■ Direction: Below are some records. Reproduce them exactly from their first line through the line with "heights in millimetres.", inclusive.
================================
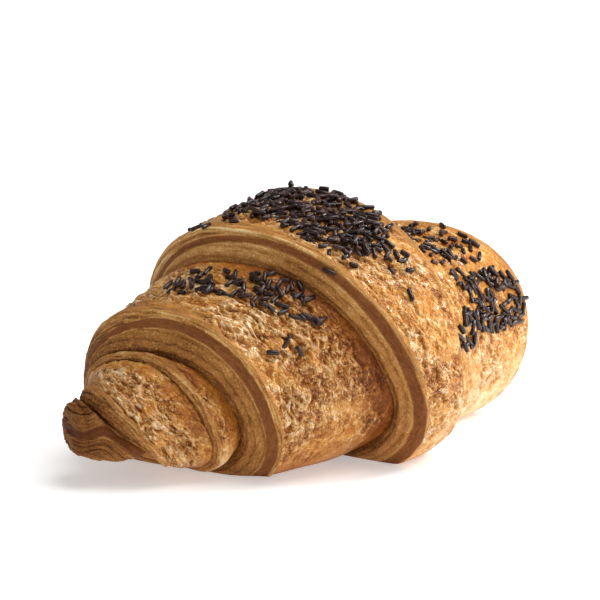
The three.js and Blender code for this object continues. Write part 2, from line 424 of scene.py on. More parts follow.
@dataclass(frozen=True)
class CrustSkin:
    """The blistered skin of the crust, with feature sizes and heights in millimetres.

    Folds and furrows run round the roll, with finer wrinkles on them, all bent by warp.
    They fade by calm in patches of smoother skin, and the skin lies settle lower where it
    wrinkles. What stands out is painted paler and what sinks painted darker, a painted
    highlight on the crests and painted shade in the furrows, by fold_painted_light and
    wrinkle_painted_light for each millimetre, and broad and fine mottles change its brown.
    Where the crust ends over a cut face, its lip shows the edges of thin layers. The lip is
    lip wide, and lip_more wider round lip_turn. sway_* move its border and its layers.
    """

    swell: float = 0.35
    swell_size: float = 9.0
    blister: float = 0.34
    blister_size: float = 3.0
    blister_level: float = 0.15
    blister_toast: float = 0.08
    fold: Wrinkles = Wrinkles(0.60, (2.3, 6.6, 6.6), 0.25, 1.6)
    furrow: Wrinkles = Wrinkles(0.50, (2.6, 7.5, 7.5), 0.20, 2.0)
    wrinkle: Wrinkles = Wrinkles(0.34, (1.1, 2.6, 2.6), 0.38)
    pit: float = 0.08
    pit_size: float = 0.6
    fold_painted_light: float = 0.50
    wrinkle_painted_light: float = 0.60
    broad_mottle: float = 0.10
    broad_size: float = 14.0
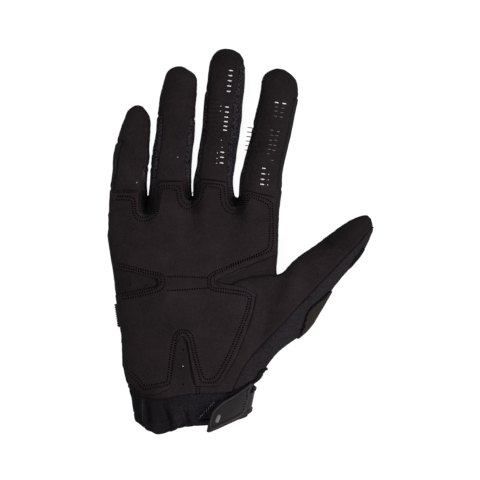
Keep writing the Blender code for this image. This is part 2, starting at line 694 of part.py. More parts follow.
================================
■ Worked solution:
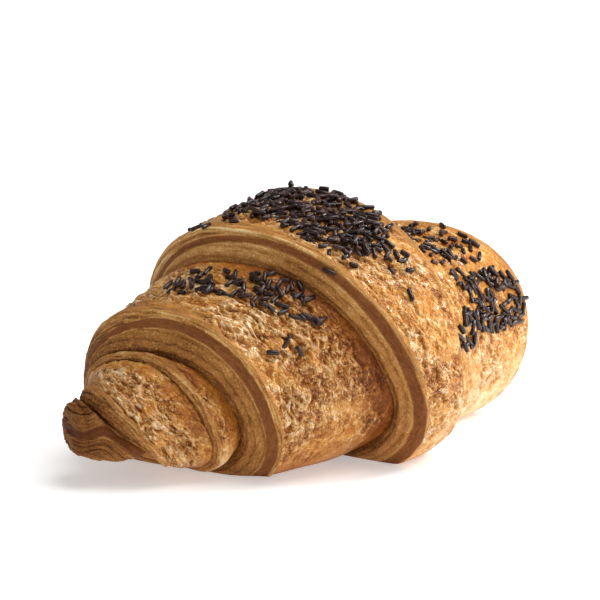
The three.js and Blender code for this object continues. Write part 2, from line 424 of scene.py on. More parts follow.
@dataclass(frozen=True)
class CrustSkin:
    """The blistered skin of the crust, with feature sizes and heights in millimetres.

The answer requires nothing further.